_EXERCISE DESCRIPTION_: Going through the material below, please gather all lines with the word "imported" in them.

==== DATA BLOCK ====

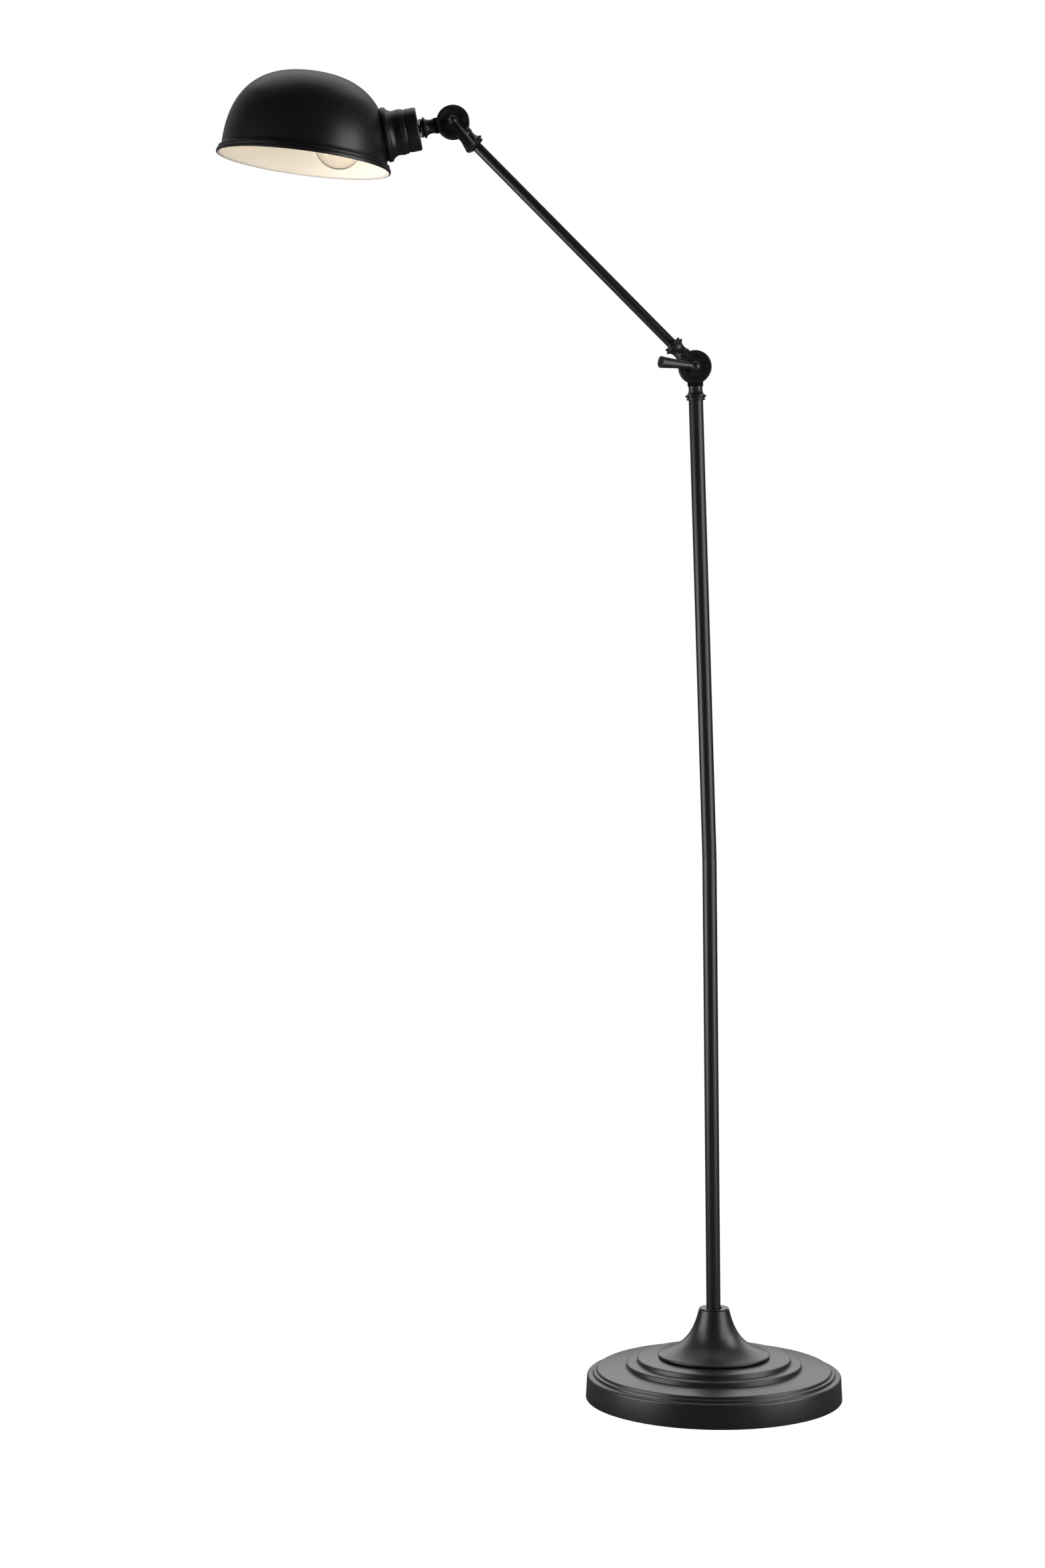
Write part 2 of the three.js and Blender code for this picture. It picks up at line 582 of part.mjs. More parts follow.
// Everything of one clamp but its half discs. Rear fittings stay with the rear half.
function clampFittings(joint, hinge, leverAngle) {
  const washerFoot = dishFloor + TOUCH;
  const nutFoot = washerFoot + WASHER_THICKNESS + TOUCH;
  const screwEnd = nutFoot + NUT_THICKNESS + SCREW_PROUD;
  const boreEnd = HUB_OUT + HUB_BORE_PAST_CENTRE;
  const friction = tube(screwHoleRadius, FRICTION_RADIUS, TOUCH - DISC_IN, DISC_IN - TOUCH, MIDDLE);
  const rearWasher = tube(screwHoleRadius, WASHER_RADIUS, washerFoot, washerFoot + WASHER_THICKNESS);
  add(`${joint}_friction_washer`, faceFront(friction), fibre, hinge);
  add(`${joint}_nut_washer`, faceRear(rearWasher), zincSteel, hinge);
  add(`${joint}_nut`, faceRear(nut(NUT_FLATS, screwHoleRadius, nutFoot, NUT_THICKNESS)), zincSteel, hinge);

  const lever = frameAt(hinge.position, leverAngle);
  const hubCentre = [0, -HUB_OUT, 0];
  const ball = (radius) => solid(new THREE.SphereGeometry(radius, COARSE, 10)).translate(hubCentre);
  const hubBoss = faceFront(rod(HUB_BOSS_RADIUS, hubFoot, HUB_OUT));
  const hubBore = faceFront(rod(screwHoleRadius, 0, boreEnd));
  const springWasher = tube(screwHoleRadius, SPRING_WASHER_RADIUS, washerFoot, hubFoot - TOUCH);
  const screw = rod(SCREW_RADIUS, -screwEnd, boreEnd - TOUCH);
  const handle = turned([
    [0, 0],
    [LEVER_ROOT_RADIUS, 0],
    [LEVER_END_RADIUS, LEVER_LENGTH - 0.8],
    [LEVER_END_RADIUS - 0.8, LEVER_LENGTH],
    [LEVER_END_RADIUS - 1.8, LEVER_LENGTH - LEVER_DISH],
    [0, LEVER_LENGTH - LEVER_DISH],
  ]).rotate([LEVER_TILT, 0, 0]).translate(hubCentre);
  add(`${joint}_spring_washer`, faceFront(springWasher), zincSteel, lever);
  add(`${joint}_screw`, faceFront(screw), zincSteel, lever);
  add(`${joint}_knob`, ball(HUB_RADIUS).add(hubBoss).subtract(hubBore), blackPaint, lever);
  add(`${joint}_lever`, handle.subtract(ball(HUB_RADIUS + TOUCH)), blackPaint, lever);
}

const poleSocket = POLE_RADIUS + RUNNING;
const armSocket = ARM_RADIUS + RUNNING;
const downward = (body) => body.rotate([180, 0, 0]); // also swaps the half disc to the rear
const backward = (body) => body.rotate([0, 180, 0]);
const toRear = (body) => body.rotate([0, 0, 180]);
const nippleStart = ROD_SOCKET_START + TOUCH;
const nippleEnd = tubeStart + PLUG_LENGTH;

const poleTopPlug = tube(rodSocketRadius, plugRadius, tubeStart, nippleEnd);
add("pole_top_plug", downward(poleTopPlug), zincSteel, elbowFrame);
add("pole_nipple", downward(tube(ROD_BORE, ROD_RADIUS, nippleStart, nippleEnd)), zincSteel, elbowFrame);
add("elbow_pole_knuckle", downward(knuckle(poleSocket)), blackPaint, elbowFrame);
add("elbow_arm_knuckle", knuckle(armSocket), blackPaint, armFrame);
clampFittings("elbow", elbowFrame, ELBOW_LEVER_ANGLE);

// ---- Arm ------------------------------------------------------------------------------------

const armRod = () => tube(ROD_BORE, armBore - TOUCH, nippleStart, nippleEnd);
add("arm_tube", tube(armBore, ARM_RADIUS, tubeStart, ARM_LENGTH - tubeStart), blackPaint, armFrame);
add("arm_lower_nipple", armRod(), zincSteel, armFrame);
add("arm_upper_nipple", backward(armRod()), zincSteel, armEndFrame);
add("arm_lead", rod(LEAD_RADIUS, nippleStart, ARM_LENGTH - nippleStart, 8), cableSheath, armFrame);
add("head_arm_knuckle", backward(knuckle(armSocket)), blackPaint, armEndFrame);
add("head_neck_knuckle", toRear(knuckle(rodSocketRadius)), blackPaint, headFrame);
clampFittings("head", headFrame, HEAD_LEVER_ANGLE);

// ---- Neck -----------------------------------------------------------------------------------

// The dome's wall from a height above the opening's plane to the crown, as a superellipse.
function domeOutline(radius, height, from, steps) {
  const power = SHADE_SQUARENESS;
  const start = Math.asin((from / height) ** (power / 2));
  return Array.from({ length: steps + 1 }, (_, i) => {
    const t = start + ((Math.PI / 2 - start) * i) / steps;
    return [radius * Math.cos(t) ** (2 / power), height * Math.sin(t) ** (2 / power)];
  });
}

const closeAtAxis = (outline) => outline.map(([r, z], i) => [i === outline.length - 1 ? 0 : r, z]);

// The dome's outer solid, grown by a gap, in its own frame.
function domeBody(growth) {
  const wall = domeOutline(SHADE_RADIUS + growth, SHADE_HEIGHT + growth, RIM_HEIGHT, DOME_STEPS);
  return turned([[0, RIM_HEIGHT - 8], [wall[0][0], RIM_HEIGHT - 8], ...closeAtAxis(wall)], FINE);
}

function socketCup() {
  const at = (radius, along) => [radius, cupStart + along];
  const outline = [
    at(ROD_RADIUS + RUNNING, 0),
    ...arc(at(cupRadius - CUP_CORNER, CUP_CORNER), CUP_CORNER, -90, 0, 2),
    at(cupRadius, CUP_BAND),
    at(cupRadius - 0.5, CUP_BAND + 0.9),
    at(cupRadius + 0.3, CUP_BAND + 2),
    at(cupRadius + CUP_BULGE_SWELL, CUP_BULGE),
    at(cupRadius + CUP_WAIST_SWELL, CUP_WAIST),
    at(cupRadius + CUP_WAIST_SWELL + 1.6, CUP_WAIST + 3.6),
    at(flangeRadius - 2.2, CUP_FLANGE - 1.4),
    at(flangeRadius, CUP_FLANGE),
    at(flangeRadius, CUP_FLANGE + 20),
  ];
  const plain = outline.filter((_, i) => i < 2 || i > 7 || i === 3 || i === 4);
  const cup = spunSheet(outline, inset(plain, CUP_SHEET), MIDDLE);
  return cup.subtract(seenFrom(headFrame, shadeFrame, domeBody(TOUCH)));
}

const ringStart = COLLAR_END + TOUCH;
const neckNippleEnd = holderStart + HOLDER_FLOOR - TOUCH;
const neckRing = tube(rodSocketRadius, NECK_RING_RADIUS, ringStart, ringStart + NECK_RING_THICKNESS);

add("neck_ring", neckRing, blackPaint, headFrame);
add("neck_nipple", tube(ROD_BORE, ROD_RADIUS, nippleStart, neckNippleEnd), zincSteel, headFrame);
add("neck_nut", nut(ROD_NUT_FLATS, rodSocketRadius, neckNutStart, ROD_NUT_THICKNESS), zincSteel, headFrame);
add("socket_cup", socketCup(), blackPaint, headFrame);

// ---- Shade ----------------------------------------------------------------------------------

function shade() {
  const rim = [
    [SHADE_RADIUS + RIM_OVERHANG - 1.4, 0],
    [SHADE_RADIUS + RIM_OVERHANG, 1.6],
    [SHADE_RADIUS + RIM_OVERHANG - 0.2, 3.4],
    [SHADE_RADIUS + 2.8, 6],
    [SHADE_RADIUS + 2.4, 8],
  ];
  const outer = [...rim, ...closeAtAxis(domeOutline(SHADE_RADIUS, SHADE_HEIGHT, RIM_HEIGHT, DOME_STEPS))];
  const lining = domeOutline(SHADE_RADIUS - SHADE_SHEET, SHADE_HEIGHT - SHADE_SHEET, RIM_HEIGHT, DOME_STEPS);
  const inner = [[SHADE_RADIUS + 1, 1.4], ...closeAtAxis(lining)];
  const hole = rod(holderRadius + SHADE_HOLE_SLACK, holderStart, holderEnd + 20, MIDDLE);
  const bowl = spunSheet(outer, inner, FINE);
  return bowl.subtract(seenFrom(shadeFrame, headFrame, hole));
}

add("shade", shade(), creamEnamel, shadeFrame);

// ---- Lampholder -----------------------------------------------------------------------------

const holder = turned([
  [rodSocketRadius, holderStart],
  [holderRadius - 3, holderStart],
  [holderRadius, holderStart + 3],
  [holderRadius, holderEnd],
  [holderBore, holderEnd],
  [holderBore, holderStart + HOLDER_FLOOR],
  [rodSocketRadius, holderStart + HOLDER_FLOOR],
]);
const shadeRingStart = SHADE_FACE + SHADE_RING_IN_SHADE;
const shadeRing = tube(holderRadius + RUNNING, holderRadius + SHADE_RING_WIDTH, shadeRingStart,
  shadeRingStart + SHADE_RING_THICKNESS);
const insert = tube(ROD_BORE, holderBore - TOUCH, insertStart, insertStart + INSERT_THICKNESS);
const screwShell = tube(shellBore, shellBore + SHELL_WALL, contactStart, capEnd);

add("lampholder_body", holder, blackPaint, headFrame);
add("lampholder_insert", insert, ceramic, headFrame);
add("lampholder_screw_shell", screwShell, brass, headFrame);
const contact = rod(CONTACT_RADIUS, contactStart, contactStart + CONTACT_THICKNESS);
add("lampholder_contact", contact, brass, headFrame);
add("shade_ring", shadeRing, blackPaint, headFrame);

// ---- Bulb -----------------------------------------------------------------------------------

const glassStart = capEnd - BULB_NECK_INSET;
const stemStart = glassStart - 3;
const stemEnd = globeCentre - 14;

const bulbCap = turned([
  [0, bulbStart],
  [CONTACT_RADIUS, bulbStart],
  [BULB_CAP_RADIUS - 3, bulbStart + 3],
  [BULB_CAP_RADIUS, bulbStart + 5],
  [BULB_CAP_RADIUS, capEnd],
  [BULB_CAP_RADIUS - BULB_CAP_WALL, capEnd],
  [BULB_CAP_RADIUS - BULB_CAP_WALL, glassStart - TOUCH - 4],
  [0, glassStart - TOUCH - 4],
]);

function bulbGlass() {
  const shoulder = 26; // degrees below the globe's widest circle where the neck's curve begins
  const neck = (radius, share) => [radius, capEnd + (globeCentre - capEnd) * share];
  const globe = arc([0, globeCentre], BULB_RADIUS, -shoulder, 90, 8);
  const outline = [
    [bulbNeckRadius, glassStart],
    neck(bulbNeckRadius, 0.02),
    neck(bulbNeckRadius + 1.6, 0.18),
    neck(bulbNeckRadius + 5.3, 0.4),
    neck(bulbNeckRadius + 9.5, 0.58),
    ...closeAtAxis(globe),
  ];
  const inside = closeAtAxis(inset(outline, BULB_GLASS));
  return turned([...outline, ...inside.reverse()]);
}

// The glass stem stands in the cap and carries the filament's arch on its wires.
const stem = turned([
  [0, stemStart],
  [STEM_RADIUS * 2, stemStart],
  [STEM_RADIUS, stemStart + 10],
  [STEM_RADIUS * 0.7, stemEnd],
  [0, stemEnd],
], 10);

function filament() {
  const from = stemEnd + TOUCH + FILAMENT_RADIUS;
  const path = new THREE.CatmullRomCurve3([
    new THREE.Vector3(0, 0, from),
    new THREE.Vector3(0, -FILAMENT_HALF_WIDTH * 0.5, from + 5),
    new THREE.Vector3(0, -FILAMENT_HALF_WIDTH, from + 14),
    new THREE.Vector3(0, 0, from + 17),
    new THREE.Vector3(0, FILAMENT_HALF_WIDTH, from + 14),
  ]);
  const sides = 6;
  const section = Array.from({ length: sides }, (_, i) => new THREE.Vector2(
    FILAMENT_RADIUS * Math.cos((2 * Math.PI * i) / sides),
    FILAMENT_RADIUS * Math.sin((2 * Math.PI * i) / sides),
  ));
  return solid(new THREE.ExtrudeGeometry(new THREE.Shape(section), { steps: 24, extrudePath: path }));
}

add("bulb_cap", bulbCap, nickel, headFrame);
add("bulb_glass", bulbGlass(), clearGlass, headFrame);
add("bulb_stem", stem, clearGlass, headFrame);
add("bulb_filament", filament(), tungsten, headFrame);

export default lamp;
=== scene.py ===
"""Looks of an adjustable arm floor lamp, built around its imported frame. Metres, +Z up, shade towards -X."""

import json
import math

import bmesh
import bpy
from bpy.props import FloatProperty, FloatVectorProperty, IntProperty, PointerProperty
from mathutils import Matrix, Vector


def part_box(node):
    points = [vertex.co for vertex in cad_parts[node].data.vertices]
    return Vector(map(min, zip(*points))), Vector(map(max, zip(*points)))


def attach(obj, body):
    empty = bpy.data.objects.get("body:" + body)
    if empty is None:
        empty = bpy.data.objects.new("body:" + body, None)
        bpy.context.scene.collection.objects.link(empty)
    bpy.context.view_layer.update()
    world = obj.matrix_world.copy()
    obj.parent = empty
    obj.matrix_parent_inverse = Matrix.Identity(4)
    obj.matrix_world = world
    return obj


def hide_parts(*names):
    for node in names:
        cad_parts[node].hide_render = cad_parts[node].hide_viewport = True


bl_info = {
    "name": "Adjustable Arm Floor Lamp",
    "version": (1, 0, 0),
    "blender": (4, 5, 0),
    "location": "3D Viewport > Sidebar > Floor Lamp",
    "description": "Builds the fine surfaces and finishes of an adjustable arm floor lamp",
    "category": "Add Mesh",
}

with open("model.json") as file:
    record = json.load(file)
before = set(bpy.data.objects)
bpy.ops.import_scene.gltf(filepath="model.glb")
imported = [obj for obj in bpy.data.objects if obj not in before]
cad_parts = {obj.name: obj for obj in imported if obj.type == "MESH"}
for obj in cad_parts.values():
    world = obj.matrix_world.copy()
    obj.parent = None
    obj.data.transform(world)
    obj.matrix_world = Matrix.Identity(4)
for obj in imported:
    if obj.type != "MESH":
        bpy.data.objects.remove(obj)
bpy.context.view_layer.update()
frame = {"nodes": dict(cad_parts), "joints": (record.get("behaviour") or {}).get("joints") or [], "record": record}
JOINTS = {joint["name"]: Vector(joint["pos_m"]) for joint in frame["joints"]}

MM = 0.001
SHARP = math.radians(32)

# In millimetres. The drops run down from the top of the base's cover.
# The starts and ends run along the neck from its hinge.
TOUCH = 0.3
KNUCKLE_GAP = 0.8
KNUCKLE_WAIST = 14.6
COVER_SHEET = 1.9
SHELF_DROP = 14.6
TREAD_DROP = 7.1
SCREW_BORE = 3.3
NECK_BORE = 4.8
CUP_START = 39.2
CUP_LIP = 6.7
HOLDER_START = 50.0
HOLDER_END = 92.0
HOLDER_R = 19.5
HOLDER_BORE = 16.5
BULB_START = 62.5
BULB_WALL = 0.6
RIM_TOP = 9.4


# ---- Places read from the frame ----


def corners(node):
    return [vertex.co.copy() for vertex in frame["nodes"][node].data.vertices]


def mean(points):
    return sum(points, Vector()) / len(points)


def far_end(node, start):
    """The middle of the end ring of a node that lies farthest from a point."""
    points = corners(node)
    reach = max((point - start).length for point in points)
    return mean([point for point in points if (point - start).length > 0.9 * reach])


def leaning_frame(origin, toward):
    """Local +Z points at a place in the XZ plane and local +Y is the world's."""
    up = toward - origin
    up.y = 0
    up.normalize()
    side = Vector((0, 1, 0))
    out = side.cross(up)
    turn = Matrix((out, side, up)).transposed().to_4x4()
    return Matrix.Translation(origin) @ turn


def size_mm(node, axis):
    low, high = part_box(node)
    return (high[axis] - low[axis]) / MM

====

_COMPLETED EXERCISE_:
"""Looks of an adjustable arm floor lamp, built around its imported frame. Metres, +Z up, shade towards -X."""
imported = [obj for obj in bpy.data.objects if obj not in before]
cad_parts = {obj.name: obj for obj in imported if obj.type == "MESH"}
for obj in imported:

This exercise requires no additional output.